I have a new column up on the Japan Times: “Particles create the chemistry of adjectives and adverbs.”
I actually drafted a blog post along these lines (with the whole chemistry analogy) way, way, waaay back in the day (when I was posting thrice weekly) but lost it to a hard drive crash. I remembered it recently because I was thinking about おいしく.
I loved the way that my roommate used the word—I don’t think I’d ever heard it used that way before. A quick Google search shows 4 million plus hits for おいしそうに and only 618,000 for おいしく, so it is somewhat odd/infrequently used. Each of those could technically be translated as “deliciously,” depending on the context.
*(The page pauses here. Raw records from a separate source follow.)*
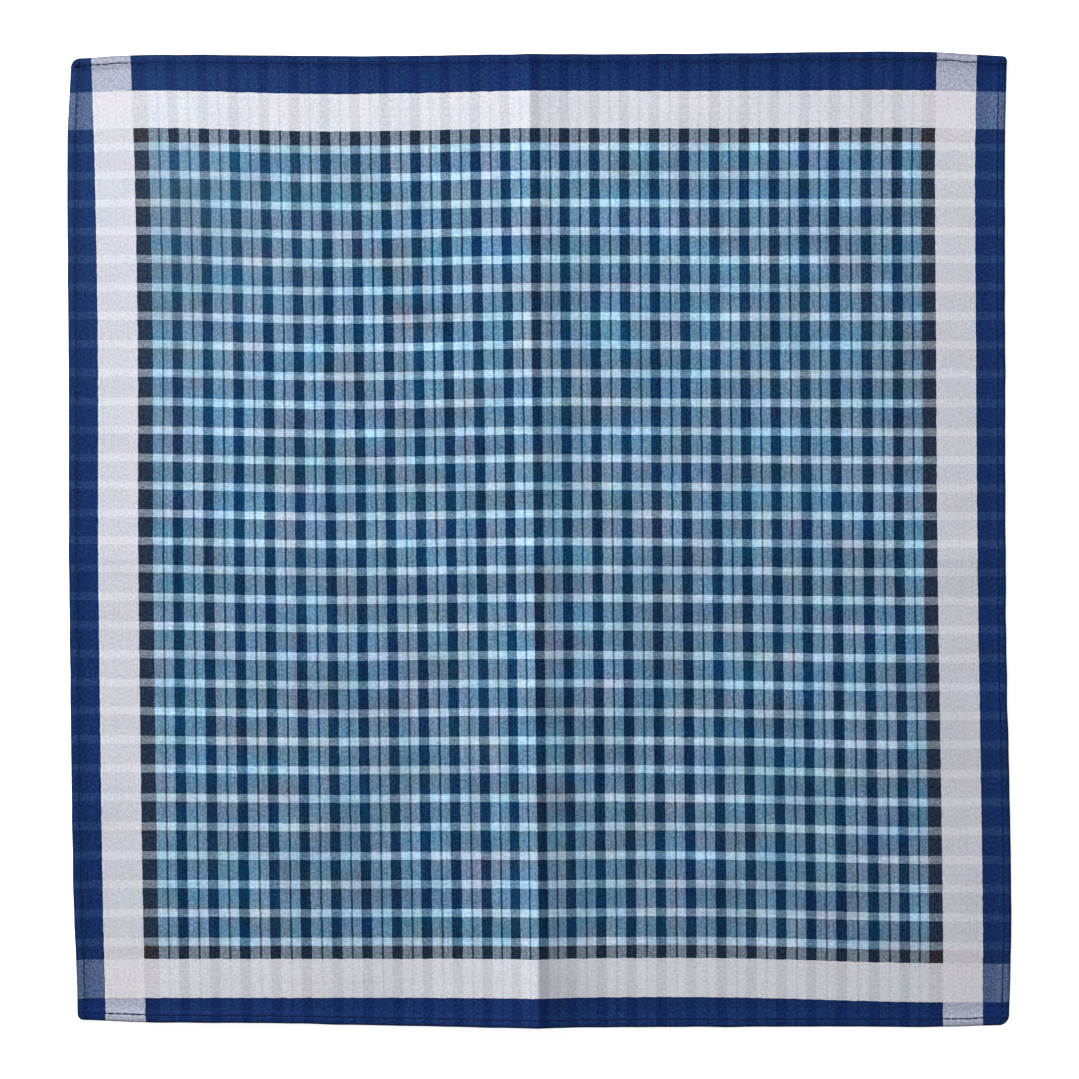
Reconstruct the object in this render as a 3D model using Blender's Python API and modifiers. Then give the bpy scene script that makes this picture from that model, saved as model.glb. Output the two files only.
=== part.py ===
"""A checked cotton handkerchief with a narrow hem, opened out and lying flat.

It was pressed in four, so a sharp crease stands up along its middle and a weak one crosses it.
Metres, +Z up. The origin is the middle of the cloth, on the surface that it lies on.
+X runs across the warp and +Y along it. The hem is turned from the cloth, so all is one solid.
"""

import math
from collections import namedtuple

import bpy

# Driving dimensions
CLOTH_WIDTH = 0.431
CLOTH_HEIGHT = 0.447
LAYER_THICKNESS = 0.0010
HEM_THICKNESS = 0.0016
HEM_WIDTH = 0.0040
HEM_SHOULDER = 0.0013
CREASE_FROM_LEFT = 0.2125
CROSS_CREASE_FROM_BOTTOM = 0.2145

# The sides as the cloth lies: how far each edge is outside the true rectangle
Side = namedtuple("Side", "up left right")
SIDES = (
    Side(0.00, -0.0034, 0.0000),
    Side(0.05, -0.0027, 0.0005),
    Side(0.11, -0.0014, 0.0014),
    Side(0.23, -0.0005, 0.0005),
    Side(0.36, 0.0000, -0.0009),
    Side(0.66, 0.0009, -0.0014),
    Side(0.91, 0.0014, -0.0018),
    Side(1.00, 0.0000, -0.0008),
)
End = namedtuple("End", "across top bottom")
ENDS = (
    End(0.00, -0.0022, -0.0030),
    End(0.08, -0.0006, -0.0025),
    End(0.20, -0.0010, -0.0016),
    End(0.33, -0.0011, -0.0002),
    End(0.46, -0.0005, 0.0006),
    End(0.65, -0.0002, 0.0003),
    End(0.84, 0.0008, 0.0003),
    End(0.92, 0.0007, 0.0007),
    End(1.00, -0.0010, -0.0006),
)
Corner = namedtuple("Corner", "right top radius")
CORNERS = (
    Corner(False, True, 0.0041),
    Corner(True, True, 0.0020),
    Corner(True, False, 0.0048),
    Corner(False, False, 0.0026),
)

# The long crease: where it runs, how high it stands and how far its sides run out
Crease = namedtuple("Crease", "up place height left_reach right_reach")
LONG_CREASE = (
    Crease(0.00, -0.0005, 0.0048, 0.022, 0.0130),
    Crease(0.25, -0.0014, 0.0049, 0.021, 0.0130),
    Crease(0.42, -0.0022, 0.0046, 0.020, 0.0125),
    Crease(0.52, -0.0027, 0.0034, 0.020, 0.0120),
    Crease(0.75, -0.0037, 0.0029, 0.020, 0.0120),
    Crease(1.00, -0.0047, 0.0021, 0.020, 0.0120),
)
CREASE_ROUNDING = 0.0010
CROSS_CREASE_HEIGHT = 0.0008
CROSS_CREASE_REACH = 0.018
LIES_FLAT_BELOW = 0.04

# Places where the cloth doesn't quite lie down
Swell = namedtuple("Swell", "across up radius height")
SWELLS = (
    Swell(0.45, 0.00, 0.050, 0.0010),
    Swell(0.22, 0.62, 0.075, 0.0006),
    Swell(0.77, 0.30, 0.080, 0.0007),
    Swell(0.82, 0.78, 0.060, 0.0005),
)

# How close the lines of the cloth's net lie
PLAIN_STEP = 0.0165
CREASE_LINES = (0.0012, 0.0030, 0.0060, 0.0110, 0.0190, 0.0310)
CROSS_CREASE_LINES = (0.0040, 0.0110, 0.0220)
HEM_LINES = (0.0, HEM_SHOULDER, HEM_WIDTH - HEM_SHOULDER, HEM_WIDTH, HEM_WIDTH + HEM_SHOULDER)

CLOTH_BLUE = (0.125, 0.215, 0.330, 1.0)
CLOTH_ROUGHNESS = 0.9
SHARP_OVER = math.radians(40)


def clear_scene():
    for thing in list(bpy.data.objects):
        bpy.data.objects.remove(thing, do_unlink=True)


def cloth_material():
    material = bpy.data.materials.new("checked cotton")
    material.use_nodes = True
    shader = material.node_tree.nodes["Principled BSDF"]
    shader.inputs["Base Color"].default_value = CLOTH_BLUE
    shader.inputs["Roughness"].default_value = CLOTH_ROUGHNESS
    shader.inputs["Metallic"].default_value = 0.0
    return material


def read_off(table, column, share):
    """A table's column at a share from 0 to 1, on a smooth curve through its rows."""
    shares = [row[0] for row in table]
    values = [getattr(row, column) for row in table]
    last = len(table) - 1
    after = next((i for i in range(1, last) if share <= shares[i]), last)
    before = after - 1
    slopes = []
    for row in (before, after):
        low, high = max(row - 1, 0), min(row + 1, last)
        slopes.append((values[high] - values[low]) / (shares[high] - shares[low]))
    span = shares[after] - shares[before]
    part = (share - shares[before]) / span
    return (
        (2 * part**3 - 3 * part**2 + 1) * values[before]
        + (part**3 - 2 * part**2 + part) * span * slopes[0]
        + (3 * part**2 - 2 * part**3) * values[after]
        + (part**3 - part**2) * span * slopes[1]
    )


def through(position, middle, full, places):
    """A position on the cut cloth, taken to where it lies between three known places."""
    low, centre, high = places
    if position <= middle:
        return low + (centre - low) * position / middle
    return centre + (high - centre) * (position - middle) / (full - middle)


def rounded_corners(across, up):
    """A point of the cut cloth, with each corner drawn in to its own radius."""
    for corner in CORNERS:
        inner_x = CLOTH_WIDTH - corner.radius if corner.right else corner.radius
        inner_y = CLOTH_HEIGHT - corner.radius if corner.top else corner.radius
        share_x = (across - inner_x) / corner.radius * (1 if corner.right else -1)
        share_y = (up - inner_y) / corner.radius * (1 if corner.top else -1)
        if share_x > 0 and share_y > 0:
            return (
                inner_x + (across - inner_x) * math.sqrt(1 - share_y**2 / 2),
                inner_y + (up - inner_y) * math.sqrt(1 - share_x**2 / 2),
            )
    return across, up


def run_out(distance, reach):
    """A crease's height at a distance from its top, as a share that ends at nothing."""
    rounded = math.hypot(distance, CREASE_ROUNDING) - CREASE_ROUNDING
    share = math.exp(-rounded / reach)
    return max(0.0, share - LIES_FLAT_BELOW) / (1 - LIES_FLAT_BELOW)


def height_of_cloth(x, y, across, up):
    """How far the cloth's underside stands off the surface."""
    share_across, share_up = across / CLOTH_WIDTH, up / CLOTH_HEIGHT
    from_crease = x - read_off(LONG_CREASE, "place", share_up)
    side = "left_reach" if from_crease < 0 else "right_reach"
    long_crease = read_off(LONG_CREASE, "height", share_up) * run_out(
        from_crease, read_off(LONG_CREASE, side, share_up)
    )
    from_cross = y - (CROSS_CREASE_FROM_BOTTOM - CLOTH_HEIGHT / 2)
    cross_crease = CROSS_CREASE_HEIGHT * run_out(from_cross, CROSS_CREASE_REACH)
    swells = 0.0
    for swell in SWELLS:
        away = math.hypot(
            (share_across - swell.across) * CLOTH_WIDTH,
            (share_up - swell.up) * CLOTH_HEIGHT,
        )
        swells += swell.height * max(0.0, 1 - (away / swell.radius) ** 2) ** 2
    return long_crease + cross_crease + swells


def laid(across, up):
    """Where a point of the cut cloth lies."""
    across, up = rounded_corners(across, up)
    share_across, share_up = across / CLOTH_WIDTH, up / CLOTH_HEIGHT
    half_width, half_height = CLOTH_WIDTH / 2, CLOTH_HEIGHT / 2
    x = through(
        across,
        CREASE_FROM_LEFT,
        CLOTH_WIDTH,
        (
            -half_width - read_off(SIDES, "left", share_up),
            read_off(LONG_CREASE, "place", share_up),
            half_width + read_off(SIDES, "right", share_up),
        ),
    )
    y = through(
        up,
        CROSS_CREASE_FROM_BOTTOM,
        CLOTH_HEIGHT,
        (
            -half_height - read_off(ENDS, "bottom", share_across),
            CROSS_CREASE_FROM_BOTTOM - half_height,
            half_height + read_off(ENDS, "top", share_across),
        ),
    )
    return x, y, height_of_cloth(x, y, across, up)


def spaced(start, end):
    """Positions between start and end, without them, no more than a plain step apart."""
    count = math.ceil((end - start) / PLAIN_STEP)
    return [start + (end - start) * i / count for i in range(1, count)]


def net_lines(full, crease, beside):
    """Where the net's lines cross one side of the cut cloth: close at hems and crease."""
    low_hem = list(HEM_LINES)
    high_hem = [full - distance for distance in reversed(HEM_LINES)]
    low_side = [crease - distance for distance in reversed(beside)]
    high_side = [crease + distance for distance in beside]
    return (
        low_hem
        + spaced(low_hem[-1], low_side[0])
        + low_side
        + [crease]
        + high_side
        + spaced(high_side[-1], high_hem[0])
        + high_hem
    )


def thickness_at(across, up):
    """One layer inside, the hem's turned layers round the edge, thinner at its fold."""
    inward = min(across, CLOTH_WIDTH - across, up, CLOTH_HEIGHT - up)
    on_hem = HEM_SHOULDER / 2 < inward < HEM_WIDTH - HEM_SHOULDER / 2
    return HEM_THICKNESS if on_hem else LAYER_THICKNESS


def make_cloth(collection):
    columns = net_lines(CLOTH_WIDTH, CREASE_FROM_LEFT, CREASE_LINES)
    rows = net_lines(CLOTH_HEIGHT, CROSS_CREASE_FROM_BOTTOM, CROSS_CREASE_LINES)
    bpy.ops.mesh.primitive_grid_add(
        x_subdivisions=len(columns) - 1, y_subdivisions=len(rows) - 1, size=1.0
    )
    cloth = bpy.context.object
    cloth.name = cloth.data.name = "cloth"
    layers = cloth.vertex_groups.new(name="layers")
    for point in cloth.data.vertices:
        across = columns[round((point.co.x + 0.5) * (len(columns) - 1))]
        up = rows[round((point.co.y + 0.5) * (len(rows) - 1))]
        point.co = laid(across, up)
        layers.add([point.index], thickness_at(across, up) / HEM_THICKNESS, "REPLACE")

    build_up = cloth.modifiers.new("cloth thickness", "SOLIDIFY")
    build_up.thickness = HEM_THICKNESS
    build_up.vertex_group = layers.name
    build_up.offset = 1.0
    build_up.use_rim = True

    cloth.data.materials.append(cloth_material())
    cloth.data.shade_smooth()
    cloth.data.set_sharp_from_angle(angle=SHARP_OVER)
    for home in list(cloth.users_collection):
        home.objects.unlink(cloth)
    collection.objects.link(cloth)
    return cloth


def main():
    clear_scene()
    handkerchief = bpy.data.collections.new("handkerchief")
    bpy.context.scene.collection.children.link(handkerchief)
    make_cloth(handkerchief)


main()
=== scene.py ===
# %% [markdown]
# # A checked cotton handkerchief, opened out
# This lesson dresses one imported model: a men's handkerchief that lies flat, with the creases of
# its folds still in it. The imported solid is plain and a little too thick. Here it gets the real
# cloth's thinness, a turned and stitched hem, and a weave whose yarns cross as a loom lays them.

# %% Load the frame that everything is built in
import math
from collections import namedtuple

import bpy
import numpy as np
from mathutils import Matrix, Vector, noise


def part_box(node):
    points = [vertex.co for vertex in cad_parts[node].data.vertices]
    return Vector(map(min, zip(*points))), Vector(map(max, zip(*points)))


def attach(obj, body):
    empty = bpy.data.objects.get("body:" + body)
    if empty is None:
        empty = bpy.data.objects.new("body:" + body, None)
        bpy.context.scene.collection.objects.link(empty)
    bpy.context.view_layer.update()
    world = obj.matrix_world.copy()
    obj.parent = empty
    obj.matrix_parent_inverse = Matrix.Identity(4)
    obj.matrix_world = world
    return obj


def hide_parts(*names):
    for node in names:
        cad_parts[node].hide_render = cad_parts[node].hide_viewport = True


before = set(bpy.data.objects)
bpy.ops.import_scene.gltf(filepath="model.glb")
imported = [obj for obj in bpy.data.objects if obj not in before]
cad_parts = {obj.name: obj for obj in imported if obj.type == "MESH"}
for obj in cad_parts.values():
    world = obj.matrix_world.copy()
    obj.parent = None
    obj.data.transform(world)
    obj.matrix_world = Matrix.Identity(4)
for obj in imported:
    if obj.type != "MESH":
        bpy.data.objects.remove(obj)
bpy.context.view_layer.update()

cloth_low, cloth_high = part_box("cloth")
print("the packed cloth reaches from", tuple(cloth_low), "to", tuple(cloth_high))

# %% [markdown]
# ## The size of the cloth
# A woven square is never quite square. The two tables below say how far each edge lies outside
# the true rectangle, in metres, at a few places along it. A smooth curve through the rows does
# the rest, so that a few honest numbers draw all four edges.

# %% Driving dimensions and the uneven edges
MM_PER_METRE = 1000
CLOTH_WIDTH = 0.431
CLOTH_HEIGHT = 0.447
CREASE_FROM_LEFT = 0.2125
CROSS_CREASE_FROM_BOTTOM = 0.2145

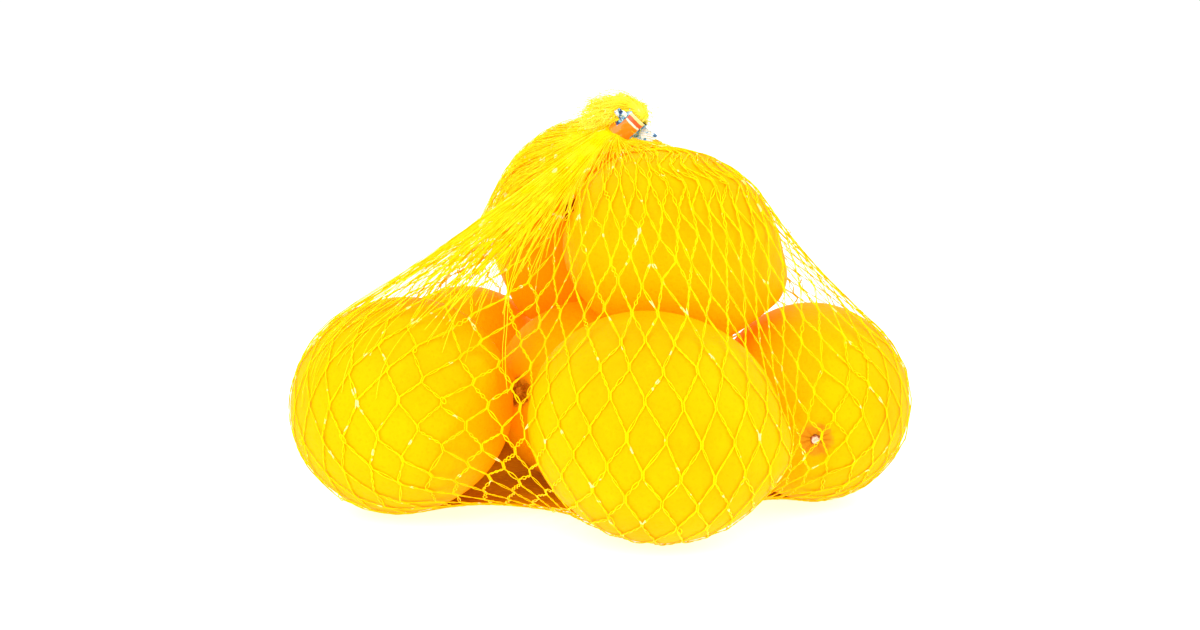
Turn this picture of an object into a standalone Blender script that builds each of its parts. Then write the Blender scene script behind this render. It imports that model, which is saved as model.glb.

This all inspired me to put together a quick power rankings of Japanese adverbs. Here you have it:
I assume that 悔しく gets used? It’s one of my favorite adjectives, so I put it on the list. 適当に is another fave, and I’ve written about it in the past. 早く takes third mostly because I was imagining a whiny kid saying 母ーさん、早く〜(HAyaKUUUU). おいしく is wonderful, as I previously mentioned.
I think the reason why おいしく and perhaps 悔しく are so interesting as adverbs is that as adjectives they are more “performative” rather than “descriptive.” 悔しい is what someone says when something sucked. おいしい is what someone says when something is delicious. They are connected equally (if not more so) with the state of the partaker as with that of which is partaken; in other words, how the partaker feels having partaken (in something delicious or a shitty experience).
Other adjectives such as 暑い, 遅い, 静か, etc. are more objective and relate to the object only. Adjectives don’t always work this way in English: Saying “that was delicious,” while equally subjective, feels closer to my bowl of ramen than うまい or おいしい does. …if that makes any sense.
Of course, only ちょっと can be the number one. I love it because of its frequency and variety of use and because it is one exception to the beautiful uniformity of く and に adverbs.
Are there any others that I’m missing?
Nice post! I’ve done a poor job following J-blogs these days (when I reformatted my blog layout, I lost my blogroll list and I need to reconstitute it), but glad to see you’re still turning out good stuff.
If I were to make a list, I’d be partial to めっちゃ, thanks to my time in Kansai. I suppose the more Kanto-ey 超 could be substituted in, too? I’m not so sure how widely used that is these days, though. During my time studying/living over there, I think it was used all the time by youth, but I don’t know if was something older folk would say or even if it’s still as popular a word as it was then.
Hey, thanks for the comment! I was thinking of your blog due to the 適当に association!
I think you’re probably right – both めちゃ and すごく need to be represented on this list. I’m also partial to 非常に, so maybe a redraft will be in order eventually.
And I also don’t have a good sense of where 超 is at these days, but I do hear it used occasionally at the office and find myself using it every now and then, although that’s probably because 超ベリグー was in fashion when I first started studying. Ha. Use that now and it really dates you to the Japanese!